TASK REQUIREMENTS
Wherever the string "from" appears in a line, extract that line.
◆ ◆ ◆ ◆ ◆ ◆ ◆
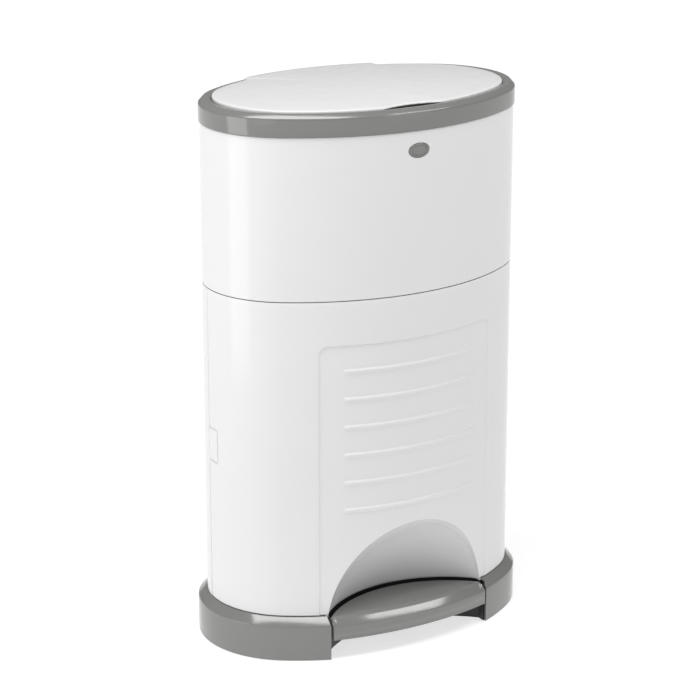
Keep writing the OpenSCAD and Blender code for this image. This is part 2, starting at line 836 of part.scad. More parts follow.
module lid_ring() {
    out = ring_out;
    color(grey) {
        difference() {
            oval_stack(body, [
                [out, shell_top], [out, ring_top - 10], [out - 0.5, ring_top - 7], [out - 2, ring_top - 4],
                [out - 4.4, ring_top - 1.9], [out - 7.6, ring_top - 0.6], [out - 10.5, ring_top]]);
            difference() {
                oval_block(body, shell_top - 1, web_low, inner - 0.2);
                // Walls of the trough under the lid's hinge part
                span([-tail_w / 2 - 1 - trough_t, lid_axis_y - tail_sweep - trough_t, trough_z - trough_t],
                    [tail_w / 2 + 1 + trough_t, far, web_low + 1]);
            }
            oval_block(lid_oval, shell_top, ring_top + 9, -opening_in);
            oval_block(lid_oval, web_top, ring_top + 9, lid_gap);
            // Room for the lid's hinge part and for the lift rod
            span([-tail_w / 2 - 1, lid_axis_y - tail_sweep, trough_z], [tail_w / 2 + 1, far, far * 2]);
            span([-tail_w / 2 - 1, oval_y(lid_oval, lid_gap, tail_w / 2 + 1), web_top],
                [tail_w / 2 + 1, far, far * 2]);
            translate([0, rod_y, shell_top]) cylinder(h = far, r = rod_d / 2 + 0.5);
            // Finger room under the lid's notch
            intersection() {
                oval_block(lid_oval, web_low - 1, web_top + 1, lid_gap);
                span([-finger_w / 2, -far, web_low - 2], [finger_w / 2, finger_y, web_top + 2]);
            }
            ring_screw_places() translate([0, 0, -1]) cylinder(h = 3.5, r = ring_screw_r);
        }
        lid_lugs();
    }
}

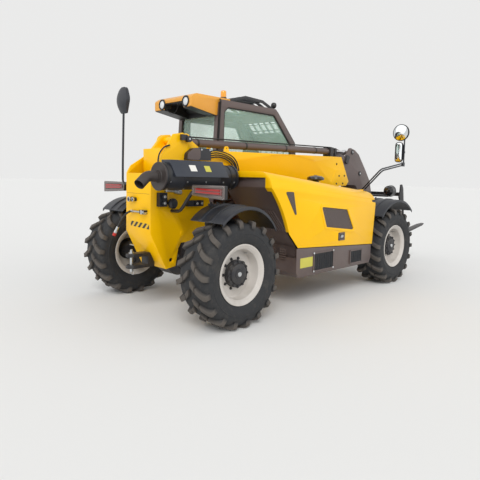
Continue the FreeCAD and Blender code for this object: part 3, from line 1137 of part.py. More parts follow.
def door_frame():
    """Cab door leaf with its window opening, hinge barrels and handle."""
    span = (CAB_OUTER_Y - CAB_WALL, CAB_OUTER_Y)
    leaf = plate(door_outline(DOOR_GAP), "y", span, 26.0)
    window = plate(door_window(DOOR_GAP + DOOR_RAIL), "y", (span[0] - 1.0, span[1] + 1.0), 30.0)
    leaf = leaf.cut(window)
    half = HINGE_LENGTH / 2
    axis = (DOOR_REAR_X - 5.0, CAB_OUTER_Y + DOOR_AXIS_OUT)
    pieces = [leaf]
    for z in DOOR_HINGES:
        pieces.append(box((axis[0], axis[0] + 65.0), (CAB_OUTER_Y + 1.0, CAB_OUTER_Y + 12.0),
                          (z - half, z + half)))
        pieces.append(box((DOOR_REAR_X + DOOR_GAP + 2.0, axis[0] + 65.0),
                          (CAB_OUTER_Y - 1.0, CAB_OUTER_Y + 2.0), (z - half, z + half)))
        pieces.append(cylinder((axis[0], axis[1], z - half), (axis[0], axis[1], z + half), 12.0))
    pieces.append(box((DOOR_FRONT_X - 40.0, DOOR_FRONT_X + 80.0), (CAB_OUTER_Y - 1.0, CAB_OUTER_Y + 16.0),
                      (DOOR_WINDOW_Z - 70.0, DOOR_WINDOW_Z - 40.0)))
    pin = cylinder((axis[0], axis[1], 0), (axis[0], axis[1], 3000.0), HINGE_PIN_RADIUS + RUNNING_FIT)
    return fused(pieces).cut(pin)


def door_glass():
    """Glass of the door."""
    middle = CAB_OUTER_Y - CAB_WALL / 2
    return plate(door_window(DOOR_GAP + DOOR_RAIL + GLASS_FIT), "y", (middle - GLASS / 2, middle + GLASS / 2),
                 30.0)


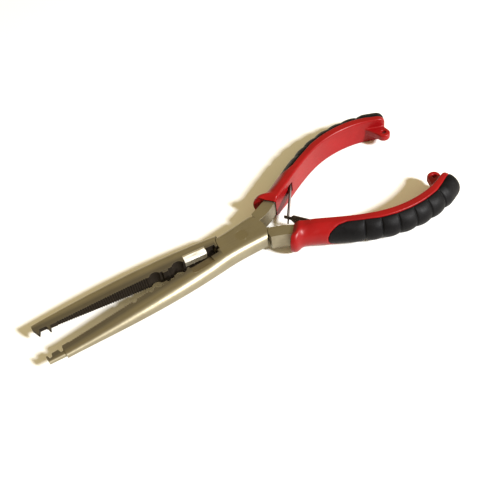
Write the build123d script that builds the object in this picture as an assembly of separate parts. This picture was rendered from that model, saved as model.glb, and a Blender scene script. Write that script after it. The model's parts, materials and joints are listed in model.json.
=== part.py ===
◆ ◆ ◆ ◆ ◆ ◆ ◆
TASK RESPONSE
Continue the FreeCAD and Blender code for this object: part 3, from line 1137 of part.py. More parts follow.
Write the build123d script that builds the object in this picture as an assembly of separate parts. This picture was rendered from that model, saved as model.glb, and a Blender scene script. Write that script after it. The model's parts, materials and joints are listed in model.json.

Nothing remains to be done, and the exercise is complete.